A 20 km dali, o município de Muçum também está debaixo d’água. Desde segunda-feira (4) o acesso à cidade está interrompido. Esta tarde, a Defesa Civil e o Corpo de Bombeiros conseguiram chegar ao local e encontraram 15 corpos. O total de mortos no estado chega a 21.
“Eu quero assegurar à população que a gente está trabalhando com toda dedicação. Falei hoje de manhã com o ministro da Defesa, com o ministro da Integração, o secretário nacional da Defesa Civil. Os prefeitos estão atuando, voluntários atuando nos municípios para ajudar nos resgates, na atenção, as famílias em cada um dos municípios, especialmente aqui no Vale do Taquari”, afirma Eduardo Leite, governador do Rio Grande do Sul.
A Defesa Civil contabiliza mais de 1,6 mil moradores desabrigados e outros 3 mil desalojados no Rio Grande do Sul. As fortes chuvas também chegaram a Santa Catarina. Em Chapecó, a ventania de segunda causou queda de energia. Segundo a Celesc, só na cidade foram mais de 3.500 interrupções acidentais.
Durante a manhã desta terça, a situação já havia sido normalizada. À tarde, a concessionária focou os esforços em reparos, principalmente, em áreas rurais de outros municípios. Em Jupiá, no oeste do estado, uma pessoa morreu devido à queda de uma árvore.
Em uma rede social, o presidente Lula prestou solidariedade aos moradores e ofereceu ajuda do governo federal. Nesta quarta-feira (6), os ministros Waldez Góes, do Desenvolvimento Regional, e Paulo Pimenta, da Secretaria de Comunicação Social, viajarão até o Rio Grande do Sul. Em toda a região, famílias ainda calculam o tamanho das perdas.
“Estou com 63 anos de idade e eu não me lembro, não cheguei a perceber ver uma enchente assim como essa não. Essa é terrível realmente. Passo diariamente aqui, nunca vi igual. É lamentável a perda que o pessoal está tendo com animais e plantações também, e vida. Principalmente vidas”, diz o agricultor Moacir Martins de Souza.
“Foi uma surpresa, a gente não esperava tanta água assim. Começou a subir, subir. Aí veio caminhão, começou a carregar as coisas. Eu digo: se foi a nossa casa. Agora para começar tudo não é fácil”, conta o agricultor Eugênio Villa.
Dificuldades a caminho de Estrela
O repórter Cristiano Dalcin tentou chegar à cidade de Estrela, que foi muito atingida. Da estrada, ele mandou um relato das dificuldades que encontrou no caminho.

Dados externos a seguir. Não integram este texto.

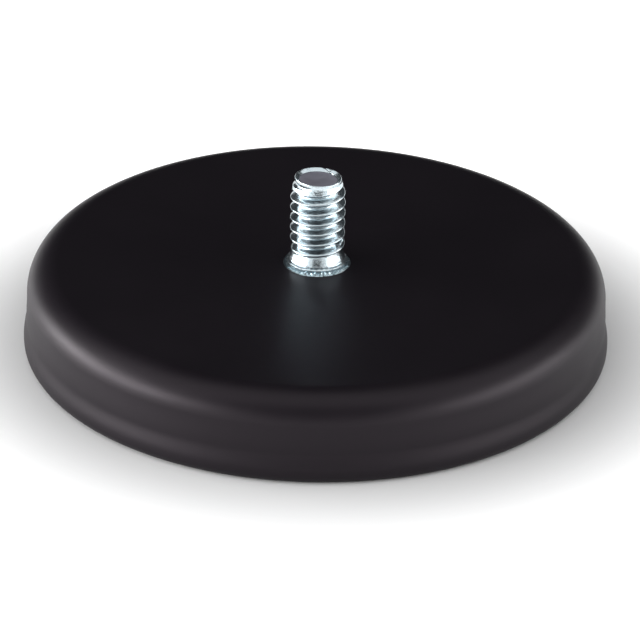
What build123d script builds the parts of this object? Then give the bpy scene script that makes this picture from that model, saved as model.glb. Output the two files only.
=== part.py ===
from build123d import *
from math import ceil, cos, pi, radians, sin, tan
import os

# Round base magnet with a male threaded stud, in millimetres.
# The origin is the centre of the rim plane, and +Z runs along the stud.
# A drawn steel cup holds a ring magnet, and the stud is pressed through the cup from inside.

# Painted outline of the cup
overall_height = 10.3
rim_radius = 33.5
flare_out = 0.35
flare_rise = 2.3
shoulder_radius = 3.5
rim_edge_radius = 1.2
rim_band = 0.3

# Steel and paint
coat_thickness = 0.1
sheet_thickness = 1.9
least_corner = 0.2

# Ring magnet and its epoxy
face_recess = 0.2
magnet_bore_radius = 12.0
magnet_edge_break = 0.5
bond_thickness = 0.1
bond_margin = 0.4
potting_gap = 1.15
potting_recess = 0.7

# Thread, 1/4-20 UNC-2A, right hand
thread_radius = 3.125
thread_pitch = 1.27
thread_start_angle = 108
flank_angle = 30
end_chamfer = 0.43
end_dish_margin = 0.15
end_dish_depth = 0.3

# Body of the stud
stud_length = 12.85
head_radius = 6.35
head_thickness = 1.5
head_edge_break = 0.3
foot_relief = 0.09
foot_height = 0.5
foot_blend = 0.5
shank_relief = 0.305
shank_length = 0.6

# Ribs that broach the cup's bore, and the unpainted ring that they push up
rib_count = 36
rib_height = 0.25
rib_clearance = 0.045
bare_ring_width = 0.44
bead_height = 0.22

# Cutters run this far past what they cut
overcut = 1.0

# Levels, from the rim plane up
steel_top = overall_height - coat_thickness
floor_under = steel_top - sheet_thickness
magnet_top = floor_under - bond_thickness
edge_centre_height = rim_edge_radius - coat_thickness
flare_foot = edge_centre_height + rim_band
neck_height = flare_foot + flare_rise
head_face = floor_under - head_thickness
rib_end = steel_top + bead_height
foot_top = overall_height + foot_height
shank_base = foot_top + foot_blend
thread_start = shank_base + shank_length
stud_end = floor_under + stud_length

# Radii that follow
wall_radius = rim_radius - flare_out
cup_inset = coat_thickness + sheet_thickness
inner_corner = max(shoulder_radius - cup_inset, least_corner)
magnet_radius = wall_radius - cup_inset - potting_gap
magnet_seat_break = max(magnet_edge_break, inner_corner - potting_gap)
bond_radius = magnet_radius - magnet_seat_break
rib_root_radius = thread_radius + rib_clearance
rib_tip_radius = rib_root_radius + rib_height
bare_ring_radius = rib_tip_radius + bare_ring_width
foot_radius = rib_root_radius - foot_relief
shank_radius = thread_radius - shank_relief

# Unified thread form, from its pitch
crest_flat = thread_pitch / 8
thread_depth = 0.6134 * thread_pitch
thread_root_radius = thread_radius - thread_depth
thread_weld = thread_pitch / 16


# Solid of turning about the stud's axis, from a closed outline of radii and levels
def turned(edges):
    return revolve(Plane.XZ * make_face(edges), Axis.Z)


def disc(radius, low, high):
    return Pos(0, 0, low) * extrude(Circle(radius), high - low)


# Upper part of the cup's outline at a depth below the painted surface:
# flat top, rounded shoulder, straight wall, then two arcs that flare out to the rim band
def wall_outline(inset):
    top = overall_height - inset
    corner = max(shoulder_radius - inset, least_corner)
    wall = wall_radius - inset
    rim = rim_radius - inset
    turn = ((wall + rim) / 2, (neck_height + flare_foot) / 2)
    return [
        Line((0, top), (wall - corner, top)),
        RadiusArc((wall - corner, top), (wall, top - corner), corner),
        Line((wall, top - corner), (wall, neck_height)),
        TangentArc((wall, neck_height), turn, tangent=(0, -1)),
        TangentArc((rim, flare_foot), turn, tangent=(0, 1)),
    ]


# Filled cup, down to the round of its rim edge
def outer_body(inset):
    rim = rim_radius - inset
    edge = rim_edge_radius - inset
    foot = edge_centre_height - edge
    return turned(
        wall_outline(inset)
        + [
            Line((rim, flare_foot), (rim, edge_centre_height)),
            RadiusArc((rim, edge_centre_height), (rim - edge, foot), edge),
            Line((rim - edge, foot), (0, foot)),
            Line((0, foot), (0, overall_height - inset)),
        ]
    )


# Space inside the cup, down to a level
def inner_space(foot):
    rim = rim_radius - cup_inset
    return turned(
        wall_outline(cup_inset)
        + [
            Line((rim, flare_foot), (rim, foot)),
            Line((rim, foot), (0, foot)),
            Line((0, foot), (0, floor_under)),
        ]
    )


# Ribbed neck, also the shape that it broaches in the cup
def ribbed_neck(low, high):
    half_step = pi / rib_count
    points = []
    for index in range(2 * rib_count):
        radius = rib_tip_radius if index % 2 else rib_root_radius
        points.append((radius * cos(index * half_step), radius * sin(index * half_step)))
    return Pos(0, 0, low) * extrude(Polygon(*points, align=None), high - low)


# Metal pushed up round the ribs: a low bead, highest at the rib tips
def bore_bead():
    inner = rib_tip_radius - bare_ring_width
    crest = (rib_tip_radius, steel_top + bead_height)
    return turned(
        [
            Line((inner, steel_top), (bare_ring_radius, steel_top)),
            ThreePointArc((inner, steel_top), crest, (bare_ring_radius, steel_top)),
        ]
    )


def make_steel_cup():
    shell = outer_body(coat_thickness) - inner_space(-overcut)
    return shell + bore_bead() - ribbed_neck(floor_under - overcut, rib_end + overcut)


# Film over the outside, ended by the ground rim plane and by the bare ring round the stud
def make_paint_coat():
    film = outer_body(0) - outer_body(coat_thickness)
    below_rim = disc(rim_radius + overcut, -rim_edge_radius, 0)
    return film - below_rim - disc(bare_ring_radius, floor_under, overall_height + overcut)


# Ferrite ring: broken edges at the pole face, and a seat edge that clears the cup's corner
def make_ring_magnet():
    small = magnet_edge_break
    seat = magnet_seat_break
    outline = Polyline(
        (magnet_bore_radius, face_recess + small),
        (magnet_bore_radius + small, face_recess),
        (magnet_radius - small, face_recess),
        (magnet_radius, face_recess + small),
        (magnet_radius, magnet_top - seat),
        (magnet_radius - seat, magnet_top),
        (magnet_bore_radius + small, magnet_top),
        (magnet_bore_radius, magnet_top - small),
        close=True,
    )
    return turned(outline.edges())


# Adhesive between the magnet's back and the cup's floor
def make_bond_film():
    inner = magnet_bore_radius + magnet_edge_break + bond_margin
    return disc(bond_radius, magnet_top, floor_under) - disc(inner, magnet_top, floor_under)


# Epoxy in the gap between the magnet and the cup, short of the rim plane
def make_potting_ring():
    gap = inner_space(potting_recess) - disc(bond_radius, 0, overall_height)
    return gap - make_ring_magnet()


# Head inside the cup, foot, blend and shank, closed by a cone inside the thread
def stud_body():
    edge = head_edge_break
    core = thread_root_radius - thread_weld
    cone_tip = thread_start + shank_radius - core
    head = Polyline(
        (0, head_face),
        (head_radius - edge, head_face),
        (head_radius, head_face + edge),
        (head_radius, floor_under - edge),
        (head_radius - edge, floor_under),
        (foot_radius, floor_under),
        (foot_radius, foot_top),
    )
    blend = RadiusArc((shank_radius, shank_base), (foot_radius, foot_top), -2 * foot_blend)
    shank = Polyline(
        (shank_radius, shank_base),
        (shank_radius, thread_start),
        (core, cone_tip),
        (0, cone_tip),
        (0, head_face),
    )
    return turned([*head.edges(), blend, *shank.edges()])


# Rod with the whole thread: the ridge's axial section, swept along its helix onto a core
def threaded_rod():
    base = thread_start - thread_pitch
    length = (ceil((stud_end - base) / thread_pitch) + 1) * thread_pitch
    half_crest = crest_flat / 2
    half_root = half_crest + (thread_depth + thread_weld) * tan(radians(flank_angle))
    inner = thread_root_radius - thread_weld
    section = Polyline(
        (inner, base - half_root),
        (thread_radius, base - half_crest),
        (thread_radius, base + half_crest),
        (inner, base + half_root),
        close=True,
    )
    path = Helix(thread_pitch, length, thread_root_radius, center=(0, 0, base))
    ridge = sweep(Plane.XZ * make_face(section.edges()), path=path, is_frenet=True)
    core = disc(thread_root_radius, base - thread_pitch, base + length + thread_pitch)
    return core + Rot(0, 0, thread_start_angle) * ridge


# Stretch of the rod that the stud keeps: a run-out cone at the shank, a chamfer at the end
def thread_envelope():
    outer = thread_radius + thread_weld
    end_radius = thread_radius - end_chamfer
    outline = Polyline(
        (0, thread_start),
        (shank_radius, thread_start),
        (outer, thread_start + outer - shank_radius),
        (outer, stud_end - outer + end_radius),
        (end_radius, stud_end),
        (0, stud_end),
        close=True,
    )
    return turned(outline.edges())


# Shallow hollow that cold heading leaves in the stud's end
def end_dish():
    dish_radius = thread_root_radius - end_dish_margin
    ball_radius = (dish_radius**2 + end_dish_depth**2) / (2 * end_dish_depth)
    return Pos(0, 0, stud_end + ball_radius - end_dish_depth) * Sphere(ball_radius)


def make_threaded_stud():
    thread = threaded_rod() & thread_envelope()
    return stud_body() + ribbed_neck(floor_under, rib_end) + thread - end_dish()


nodes = {
    "steel_cup": make_steel_cup(),
    "paint_coat": make_paint_coat(),
    "threaded_stud": make_threaded_stud(),
    "ring_magnet": make_ring_magnet(),
    "bond_film": make_bond_film(),
    "potting_ring": make_potting_ring(),
}

os.makedirs("parts", exist_ok=True)
for name, shape in nodes.items():
    export_step(shape, f"parts/{name}.step")
    print(name, len(shape.solids()), "solid,", round(shape.volume, 1), "mm3")
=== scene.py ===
# Round base magnet: painted steel cup, ring magnet inside, zinc plated stud through the middle.
# Lengths in the dictionaries are millimetres, angles degrees and phases of waves radians.
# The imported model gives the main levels.
import math

import bpy
import numpy as np
from mathutils import Matrix, Vector


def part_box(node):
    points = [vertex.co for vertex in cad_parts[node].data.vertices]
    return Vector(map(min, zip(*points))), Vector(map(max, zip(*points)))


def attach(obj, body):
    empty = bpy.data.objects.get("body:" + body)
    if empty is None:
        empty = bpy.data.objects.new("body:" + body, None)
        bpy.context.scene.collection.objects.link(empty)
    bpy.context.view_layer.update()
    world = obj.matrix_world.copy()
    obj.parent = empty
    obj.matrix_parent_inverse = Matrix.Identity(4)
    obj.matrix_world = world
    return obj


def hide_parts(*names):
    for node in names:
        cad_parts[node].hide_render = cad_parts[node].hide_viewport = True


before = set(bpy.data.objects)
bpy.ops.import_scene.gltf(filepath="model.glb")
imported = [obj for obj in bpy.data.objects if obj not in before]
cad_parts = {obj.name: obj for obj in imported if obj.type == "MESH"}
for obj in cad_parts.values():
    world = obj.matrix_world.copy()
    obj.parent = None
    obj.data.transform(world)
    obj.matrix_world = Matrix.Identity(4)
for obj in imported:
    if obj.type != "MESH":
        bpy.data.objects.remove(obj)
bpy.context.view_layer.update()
print("frame loaded:", ", ".join(sorted(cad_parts)))

mm = 0.001
turn = 2 * math.pi


# Lowest (0) or highest (1) corner of a node along an axis, in millimetres
def nodeLevel(node, corner, axis):
    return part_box(node)[corner][axis] / mm


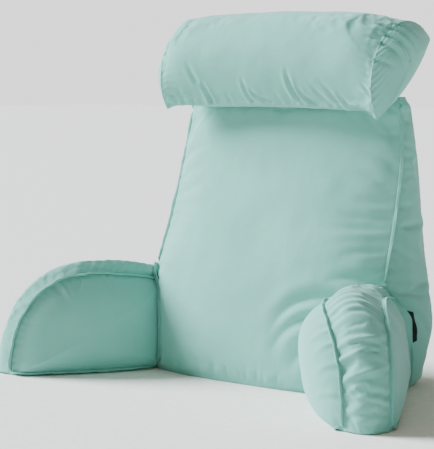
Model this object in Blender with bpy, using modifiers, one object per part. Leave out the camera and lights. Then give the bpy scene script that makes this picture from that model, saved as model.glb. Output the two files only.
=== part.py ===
"""Backrest pillow: a wedge-shaped back cushion, two D-shaped arms and a bolster headrest.

Metres, +Z up. The sitter faces -Y and +X is at the right hand of a viewer in front.
The underside of the back and of both arms is flat and lies at z = 0.
"""
import math
from collections import namedtuple

import bmesh
import bpy
from mathutils import Vector
from mathutils.bvhtree import BVHTree

# Whole part
PART_NAME = "backrest_pillow"
CENTRE_X = 0.0041           # middle of the whole part, from the middle of the back's
CENTRE_Y = -0.0101          # straight front bottom edge, where the sizes below start
CUTTER_GROWTH = 0.0006      # clearance of a piece to the piece that it is sewn to

# Back cushion
BACK_HEIGHT = 0.528
CORNER_LIFT = 0.011         # how far the top corners point up past the ridge
CORNER_RISE_POWER = 6       # how late in the height the lift sets in
CORNER_REACH_POWER = 8      # how near to the corners it stays
BACK_CORE = (0.0, 0.12, 0.20)      # a point inside, from which the flanges point away
BACK_ROWS = 12
FRONT_STEPS = 16
SIDE_STEPS = 4
REAR_STEPS = 8
BackSection = namedtuple(
    "BackSection", "height half_width front_y rear_y front_crown rear_crown side_bulge")
BACK_SECTIONS = (
    BackSection(0.00, 0.245, 0.000, 0.211, 0.036, 0.008, 0.032),
    BackSection(0.07, 0.258, 0.017, 0.208, 0.044, 0.022, 0.040),
    BackSection(0.13, 0.268, 0.032, 0.202, 0.049, 0.028, 0.040),
    BackSection(0.20, 0.272, 0.050, 0.194, 0.050, 0.028, 0.018),
    BackSection(0.30, 0.268, 0.086, 0.184, 0.046, 0.024, 0.010),
    BackSection(0.42, 0.262, 0.119, 0.174, 0.036, 0.018, 0.006),
    BackSection(0.53, 0.248, 0.137, 0.166, 0.018, 0.008, 0.002),
)

# Folds pressed into the front panel beside the right arm
FrontFold = namedtuple("FrontFold", "start_x start_z end_x end_z width depth")
FRONT_FOLDS = (
    FrontFold(0.172, 0.185, 0.060, 0.090, 0.022, 0.009),
    FrontFold(0.185, 0.150, 0.100, 0.060, 0.020, 0.007),
)

# Arms: places on the floor plan, from the back's front bottom edge, at the right arm
ARM_SEAM_HEIGHT = 0.191
ARM_ROOT_HEIGHT = 0.172
ARM_ARC_START = 0.50        # share of the length where the top turns down to the tip
ARM_ARC_POWER = 2.2
ARM_EMBED = 0.09            # share of the length that runs into the back before it is cut
ARM_TIP_INNER = (0.397, -0.242)
ARM_ROOT_INNER_LOW = (0.238, 0.004)
ARM_ROOT_INNER_TOP = (0.272, 0.046)
ARM_ROOT_OUTER_LOW = (0.270, 0.114)
ARM_ROOT_OUTER_TOP = (0.274, 0.090)
ARM_PANEL_CENTRE = (0.46, 0.44)   # share of the length, share of the seam height
ARM_PANEL_RINGS = (0.35, 0.68, 0.90)
ARM_BAND_STEPS = 20
ARM_FLOOR_STEPS = 6
ARM_ROOT_STEPS = 3
ARM_FLANGE_START = 3        # band step where the arm's own flanges start, clear of the back
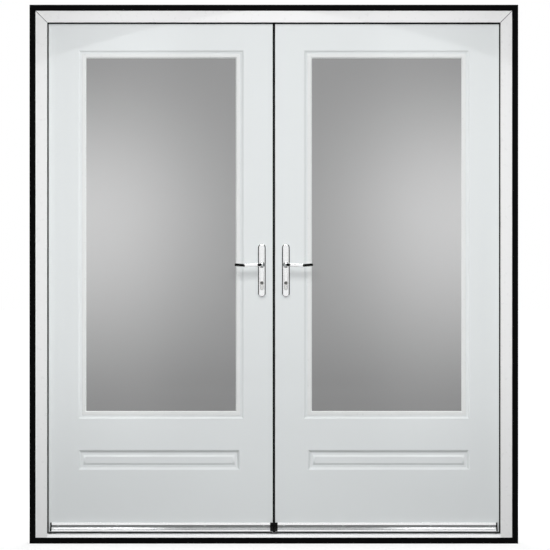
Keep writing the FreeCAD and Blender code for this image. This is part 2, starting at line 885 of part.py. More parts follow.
def glazing():
    """Outer and inner cassettes that meet in the middle of the leaf, and the sealed unit."""
    face = "leaf_front + bead_setback"
    floor = "leaf_front + surround_depth"
    flange = slab("flange", grown(GLASS, "flange_out"), (face, floor))
    meet = "leaf_middle - cassette_gap / 2"
    leg = slab("leg", grown(GLASS, "leg_out"), (floor, meet))
    sight = slab("sight", GLASS, (face, "leaf_middle"))
    chamfer = frustum(
        "bead_chamfer_tool",
        (face, f"{face} + bead_chamfer"),
        grown(GLASS, "bead_chamfer"),
        GLASS,
    )
    seat = slab("unit_seat", grown(GLASS, "leg_in"), ("unit_front", "leaf_middle"))
    cassette = cut("cassette", fuse("cassette_block", flange, leg), sight, chamfer, seat)
    both("outer_cassette", cassette)
    both("inner_cassette", mirrored("inner_cassette", cassette, "y"))

    unit = grown(GLASS, "unit_cover")
    outer = slab("outer_pane", unit, ("unit_front", "unit_front + pane_thickness"))
    inner = slab("inner_pane", unit, ("unit_back - pane_thickness", "unit_back"))
    cavity = ("unit_front + pane_thickness", "unit_back - pane_thickness")
    ring = grown(unit, "-(spacer_inset)")
    hole = grown(unit, "-(spacer_inset + spacer_width)")
    spacer = cut("spacer", slab("spacer_block", ring, cavity), slab("spacer_hole", hole, cavity))
    both("glass_unit", group("unit", outer, spacer, inner))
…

De cima de um barranco na BR-386 – rodovia que liga Porto Alegre à cidade de Estrela de Lajeado, onde o repórter tentou chegar desde o início da tarde desta terça (5) e não conseguiu.
Ele e a equipe buscaram caminhos alternativos, outas BRs, desvios, mas em todos eles os rios transbordaram e invadiram as pistas das estradas. O local onde o repórter estava, na BR-386, não tinha energia elétrica, apresentava sinal fraco de celular, e dezenas de caminhões estacionados desde o início da manhã de terça, quando o caminho da BR-386 foi interrompido pelo avanço do rio.
Um dos caminhoneiros que conversou com o repórter disse estar a 15km de casa, da cidade de Arroio do Meio, onde está a família dele, ilhada. O caminhoneiro disse não ter comunicação com a família, diante do sinal fraco de celular. E, entre os familiares, ninguém atende.